Get Reference Utility Rule¶
For elvers
workflows that start with or otherwise utilize a reference, the keyword get_reference
can be used to provide that reference (and for transcriptomes, an optional tab-separated gene-to-transcript map). If you provide the get_reference
keyword and information in your configuration file, the get_reference
utility rule with either download or softlink your reference into your elvers
directory so it can be utilized for any specified workflows.
Specify Input reference¶
The default get_reference parameters are as follows:
get_reference:
reference: examples/nema.assembly.fasta
gene_trans_map: examples/nema.assembly.fasta.gene_trans_map
reference_extension: _input
download_ref: false # download the reference using http (or ftp)

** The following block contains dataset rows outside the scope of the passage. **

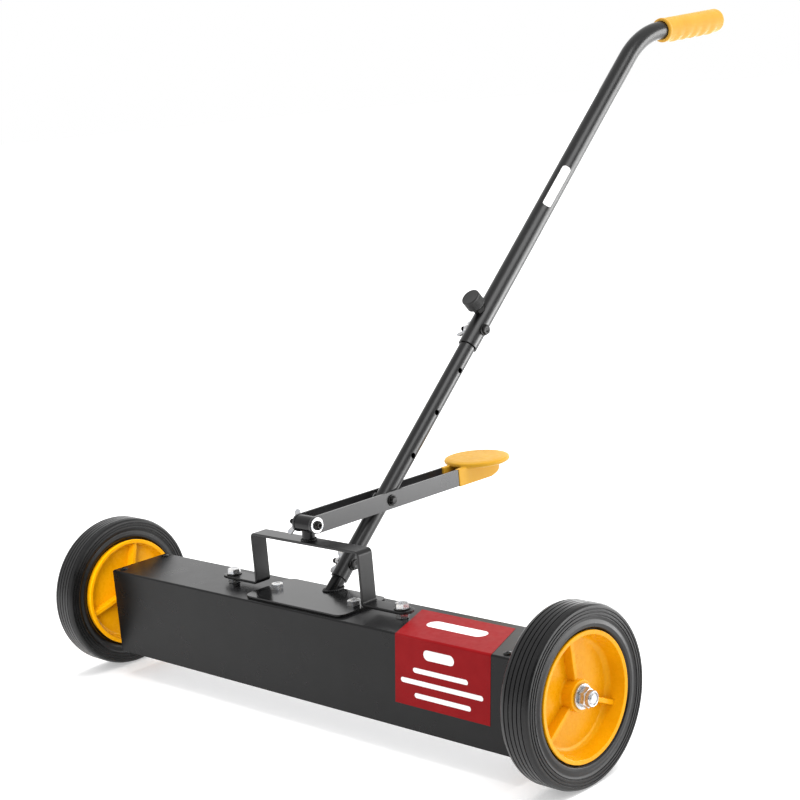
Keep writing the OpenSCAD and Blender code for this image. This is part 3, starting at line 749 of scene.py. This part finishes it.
def wheel_tyre(side):
    """Solid tyre with grooves round its tread and its side walls."""
    node = "wheel_tyre_" + side
    place = SIDES[side]
    (x0, x1), _, (_, radius) = extent(node, place)
    half = (x1 - x0) / 2
    seat = radius - 27
    deep, wide, slant = 1.1, 0.6, 0.35
    # One side of the section, from the seat to the tread's middle: (radius, offset, fillet)
    near = [
        (seat, half - 5.4), (seat + 2.7, half - 5.4, 0.4), (seat + 3.3, half - 2.8, 0.8),
        (seat + 5.2, half - 0.5, 1.2), (seat + 8.2, half, 2), (seat + 12.2, half - 1.1, 3),
        (seat + 14.6, half - 0.1, 0.5)]
    for groove in (15.5, 18.7, 21.7):
        r = seat + groove
        near += [(r - 0.7, half, 0.25), (r - 0.45, half - 0.9, 0.25),
                 (r + 0.45, half - 0.9, 0.25), (r + 0.7, half, 0.25)]
    near += [(radius - 2.4, half - 0.1, 0.8), (radius - 0.9, half - 1.9, 1), (radius, half - 5, 1)]
    for groove in (10, 5):
        near += [(radius, groove + wide, 0.2), (radius - deep, groove + slant, 0.2),
                 (radius - deep, groove - slant, 0.2), (radius, groove - wide, 0.2)]
    near += [(radius, wide, 0.2), (radius - deep, slant, 0.2)]
    far = [(r, -x, *fillet) for r, x, *fillet in reversed(near)]
    outline = rounded(near + far, True, 3)
    piece(node, lathe(outline, 256, True).moved(ALONG_X).at(x=middle((x0, x1))), place, 0, 40)


def wheel_bush(side):
    node = "wheel_bush_" + side
    place = SIDES[side]
    (x0, x1), _, (_, radius) = extent(node, place)
    piece(node, hollow(radius, SHANK_M10 + 0.05, x0, x1, 0.4).moved(ALONG_X), place)


# ---- handle foot, tubes and bolts ----

def weld_bead(path):
    """Rippled bead along a closed path of points with an outward direction."""
    sections = []
    count = len(path)
    for k, (centre, out) in enumerate(path):
        along = (path[(k + 1) % count][0] - path[k - 1][0]).normalized()
        up = along.cross(out)
        ripple = 1 + 0.1 * math.sin(k * 1.35) + 0.12 * noise.noise(centre * 0.9)
        sections.append([centre + (out * x + up * y) * ripple for x, y in circle(BEAD_R, 12)])
    return loft(sections, True)


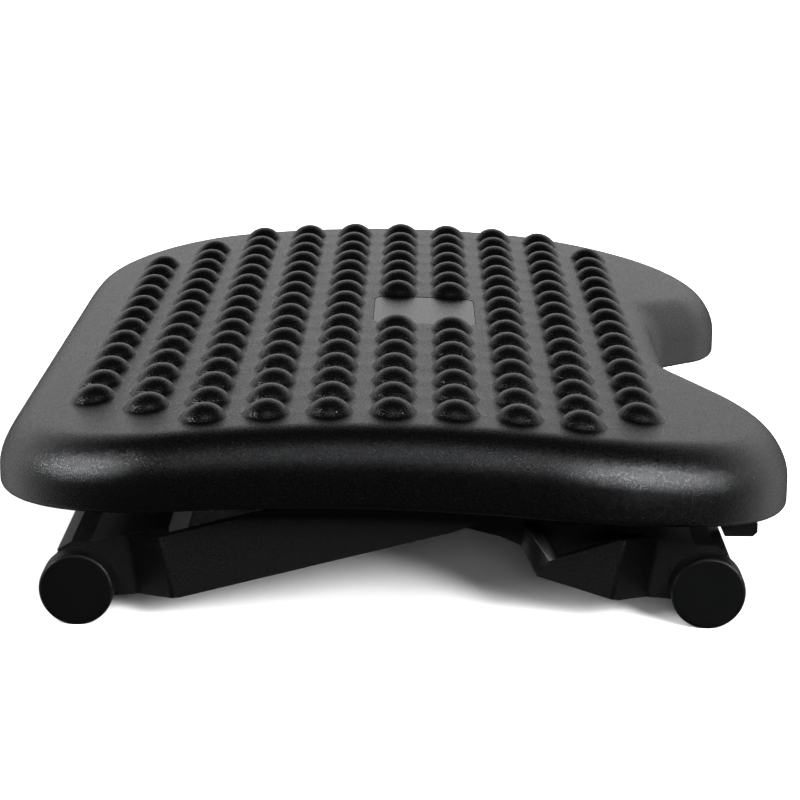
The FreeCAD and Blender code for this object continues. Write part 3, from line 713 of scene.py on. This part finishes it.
def area_light(name, receivers, place, target, size, power, beam):
    """A softbox that shows only as a reflection, on the objects that receive it."""
    light = bpy.data.lights.new(name, "AREA")
    light.shape = "RECTANGLE"
    light.size, light.size_y = size
    light.energy = power
    light.color = SOFTBOX_TINT
    light.spread = math.radians(beam)
    thing = bpy.data.objects.new(name, light)
    thing.location = place
    thing.rotation_euler = (Vector(target) - Vector(place)).to_track_quat("-Z", "Y").to_euler()
    thing.visible_camera = False
    thing.visible_diffuse = False
    bpy.context.scene.collection.objects.link(thing)
    thing.light_linking.receiver_collection = receivers


def floor_sun(name, receivers, turn, elevation, width, strength):
    """A wide, far light that only the floor receives. Its turn is measured from the front."""
    light = bpy.data.lights.new(name, "SUN")
    light.angle = math.radians(width)
    light.energy = strength
    thing = bpy.data.objects.new(name, light)
    thing.rotation_euler = (math.radians(90 - elevation), 0, math.radians(turn))
    bpy.context.scene.collection.objects.link(thing)
    thing.light_linking.receiver_collection = receivers


def lights(ground):
    """Suns for the floor, softboxes for the highlights on the near rim, and a light for the legs."""
    only_floor = bpy.data.collections.new("lit_floor")
    only_floor.objects.link(ground)
    for name, values in FLOOR_SUNS.items():
        floor_sun(name, only_floor, *values)

    legs = bpy.data.collections.new("lit_legs")
    others = bpy.data.collections.new("lit_others")
    for thing in bpy.context.scene.objects:
        if thing.name in LEG_NODES:
            legs.objects.link(thing)
        elif thing.type == "MESH" and thing is not ground and thing.name != "label_plate":
            others.objects.link(thing)
    for name, values in SOFTBOXES.items():
        area_light(name, others, *values)
    area_light("front_of_legs", legs, *LEG_LIGHT)


def camera():
    yaw = math.radians(CAMERA_YAW)
    pitch = math.radians(CAMERA_PITCH)
    roll = math.radians(CAMERA_ROLL)
    forward = Vector((-math.sin(yaw) * math.cos(pitch), math.cos(yaw) * math.cos(pitch), -math.sin(pitch)))
    right = Vector((math.cos(yaw), math.sin(yaw), 0))
    up = right.cross(forward)
    turned_right = right * math.cos(roll) + up * math.sin(roll)
    turned_up = up * math.cos(roll) - right * math.sin(roll)
    data = bpy.data.cameras.new("camera")
    data.lens = CAMERA_LENS
    data.sensor_width = CAMERA_SENSOR
    thing = bpy.data.objects.new("camera", data)
    basis = Matrix((turned_right, turned_up, -forward)).transposed()
    thing.matrix_world = Matrix.Translation(CAMERA_PLACE) @ basis.to_4x4()
    bpy.context.scene.collection.objects.link(thing)
    bpy.context.scene.camera = thing


bpy.context.scene.view_settings.view_transform = "Standard"
dress_cad_nodes()
platform_cover()
world()
lights(floor())
camera()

use_ftp: false # switch download method from http to ftp
( to see these, you can run elvers config get_reference --print_params
)
The default filenames correspond to a test Trinity transcriptome we provide for the nema
test data. To use your own files, specify the file path to your fasta
file via the reference
parameter. If you have a gene to transcript mapi (transcriptomes only), please specify it as well. If not, do not include the gene_trans_map
line in your config
. The reference_extension
parameter is an optional parameter that allows us to use multiple references or assemblies. For example, you can
build a de novo transcriptome with Trinity and input a reference transcriptome and do all downstream steps (e.g. quantification and differential expression) on both assemblies. All assemblies generated via elvers
rules will have an extension corresponding to the program they were generated with. If you choose to add a reference_extension
, feel free to use _input
, as specified above, or pick something equally simple yet
more informative, but please don't use additional underscores (_
) in this extension!
Output Files¶
The output of the get_reference
step is your reference (and optional gene-transcript map) copied into a subdirectory (reference
) within your output directory (BASENAME_out).